Yeni getirilmek istenilen anayasanın freni olmadığını iddia eden Kılıçdaroğlu, annelere "Siz freni olmayan otobüse çocuklarınızı bindirir misin?" diye sordu. 

Bir apartmanda dahi yönetim kurulu olduğunu, denetlendiği belirten Kılıçdaroğlu, yeni sistemle Türkiye Cumhuriyeti Devleti'nin denetim dışı bırakılacağını öne sürdü. 
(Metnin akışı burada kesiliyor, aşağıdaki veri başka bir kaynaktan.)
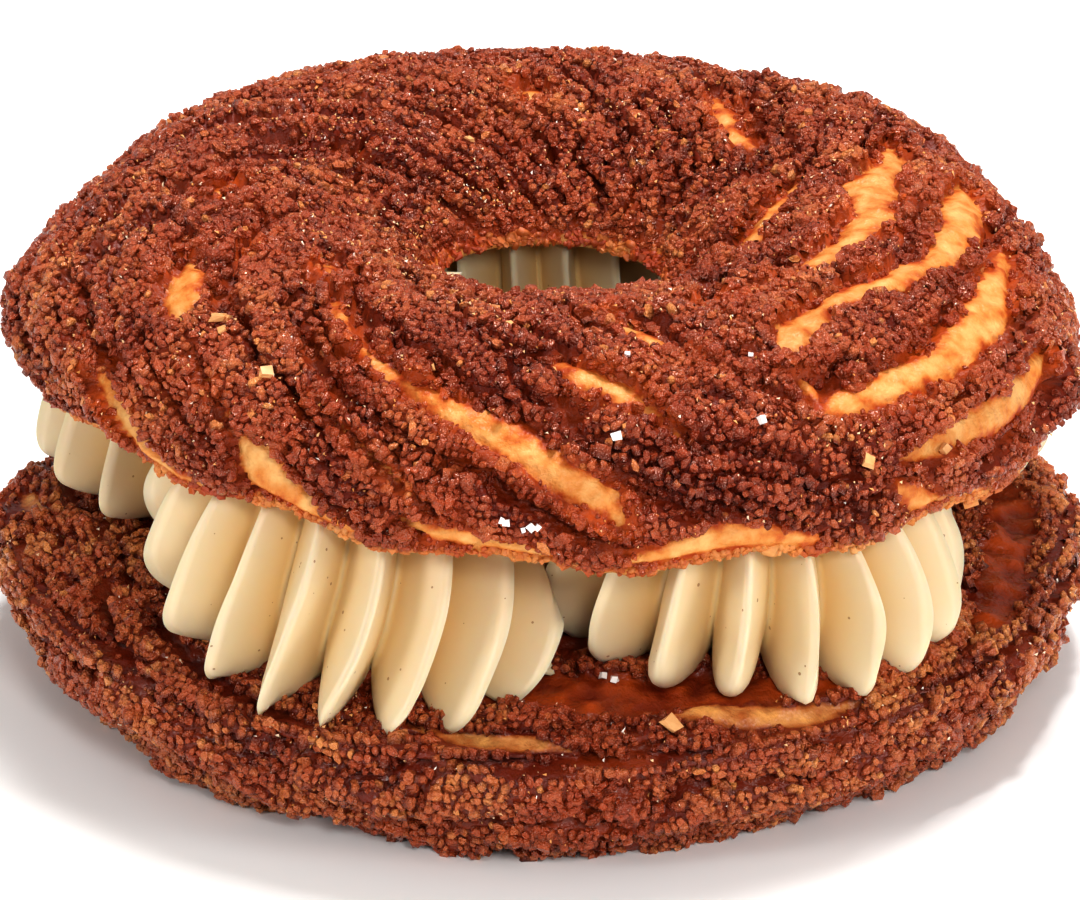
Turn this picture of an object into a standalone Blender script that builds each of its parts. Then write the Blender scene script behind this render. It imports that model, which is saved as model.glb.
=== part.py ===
"""Paris-brest: a ring of choux pastry, split and filled with five piped swirls of cream.

Metres, +Z up. The ring lies flat on z = 0 with its axis on +Z, and the front is toward -Y.
Seven closed solids: the base ring, five fluted cream swirls and the lid ring.
"""
import math

import bpy
import numpy as np

MM = 0.001
GAP = 0.45 * MM                 # clear space between one piece and the next
FOOT_GAP = 0.55 * MM            # and between the cream and the crust's crown under it

# Base ring: a cushion section, flat underneath
BASE_MID = 34.5 * MM            # radius of the section's middle
BASE_HALF = 21.7 * MM           # half the section's width
BASE_WAIST = 12.0 * MM          # height of the widest level
BASE_RISE = 5.4 * MM            # from the widest level to the crown
BASE_SINK = 15.4 * MM           # full depth below it, before the flat foot is cut
BASE_FLANK = 1.16               # over 1 gives a straighter flank below the widest level
BASE_COLUMNS = 64
BASE_OUTER_ROWS = 13            # from the foot over the shoulder to the crown
BASE_INNER_ROWS = 5             # from the crown down the hole to the foot
BASE_ROLLS = 5                  # rolls of crust from the foot to the crown
BASE_ROLL_DEPTH = 0.45 * MM
# Swellings: degrees round the ring, degrees round the section, radius, height
BASE_LUMPS = (
    (178, 34, 20 * MM, 3.1 * MM),
    (4, 32, 17 * MM, 1.9 * MM),
    (-33, -14, 8 * MM, 0.9 * MM),
    (-150, -25, 18 * MM, -0.6 * MM),
    (-86, -42, 22 * MM, 1.3 * MM),
    (-102, 42, 16 * MM, -1.2 * MM),
)

# Lid ring: a domed section on a straight sloping underside
LID_MID = 34.9 * MM
LID_OUT = 20.3 * MM             # from the section's middle to the outer edge
LID_IN = 23.2 * MM              # and to the edge of the hole
LID_WAIST = 37.1 * MM
LID_RISE = 14.2 * MM
LID_TUCK = 8.0 * MM             # how fast the edge turns under below the widest level
LID_FROM = -25.0                # degrees round the section: outer edge of the underside
LID_TO = 165.0                  # and its edge at the hole
LID_SHOULDER = 0.92             # under 1 gives a fuller outer shoulder
LID_SEAT = 8.0 * MM             # width of the underside's band that follows the wavy edge
LID_COLUMNS = 96
LID_ROWS = 15
LID_SHIFT = (0.9 * MM, 1.0 * MM)
LID_TILT = -1.95 / 55.0         # the lid sits lower toward +X
LID_LOBES = 0.8 * MM            # three broad lobes in its outline
LID_LUMP = 0.35 * MM            # broad swellings of the crust
LID_LUMPS = (
    (163, 33, 22 * MM, -1.8 * MM),
    (-174, -4, 14 * MM, 1.3 * MM),
    (-14, 0, 16 * MM, 1.3 * MM),
    (45, 58, 18 * MM, 0.9 * MM),
    (-28, 30, 16 * MM, 0.6 * MM),
)
RIM_WAVE = 0.8 * MM             # rise and fall of the outer edge
RIM_WAVES = 14
RIM_SAG = 1.1 * MM              # the edge hangs lower toward +X as well

# Cracks in the lid's crust: (degrees round the ring, degrees round the section), width
CRACKS = (
    (((-57, 42), (-35, 45), (-13, 50), (-3, 50)), 5.0 * MM),
    (((-49, 17), (-33, 19), (-18, 22)), 3.0 * MM),
    (((-54, 76), (-41, 81), (-16, 70), (0, 68), (15, 61)), 4.0 * MM),
    (((-58, 100), (-30, 100), (-10, 98), (5, 93), (20, 82)), 4.0 * MM),
    (((-124, 82), (-111, 58), (-99, 43), (-91, 30), (-83, 15)), 3.5 * MM),
)
CRACK_DEPTH = 0.8 * MM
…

Her bireyin çocuklarına karşı güzel bir karar vermesi gerektiğini anlatan Kılıçdaroğlu, "Bu sistemin asıl tehlikesi şudur. Bütün yetkiyi bir kişiye verdik. Devleti yeniden yapılandırıyor, istediği kişiyi atayabiliyor. Eğer bu kişiyi bir devlet kandırırsa bir grup kandırırsa 24 saatte Türkiye Cumhuriyeti'ni ele geçirir. Nasıl geçirirsiniz? Müsteşarları o tayin edecek. Bakanları, genel müdürleri, emniyet müdürlerini, müftüleri, daire başkanlarını o tayin edecek. Bir saatte hazırlık yapılır ve 24 saatte Resmi Gazete'de yayımlanır, devletin bütün kadroları 24 saatte değişir. Hani diyorlar ya FETÖ, FETÖ, FETÖ... FETÖ örgütü devleti ele geçirmek için hani paralel devlet yapılanması ne kadar çalıştı? 30-35 yıldır çalışıyor diyorlar. 30-35 yıla gerek yok, bir kişiyi kandıracaksın, bir kişiyi ikna edeceksin, devleti zaten ele geçiriyorsun." diye konuştu.

Mitingde, CHP'nin kampanya boyunca kullanacağı "Mavi boncuk" isimli şarkıdan uyarlanan "Gel kurtul bir hayırla" şarkısı da ilk kez kullanıldı.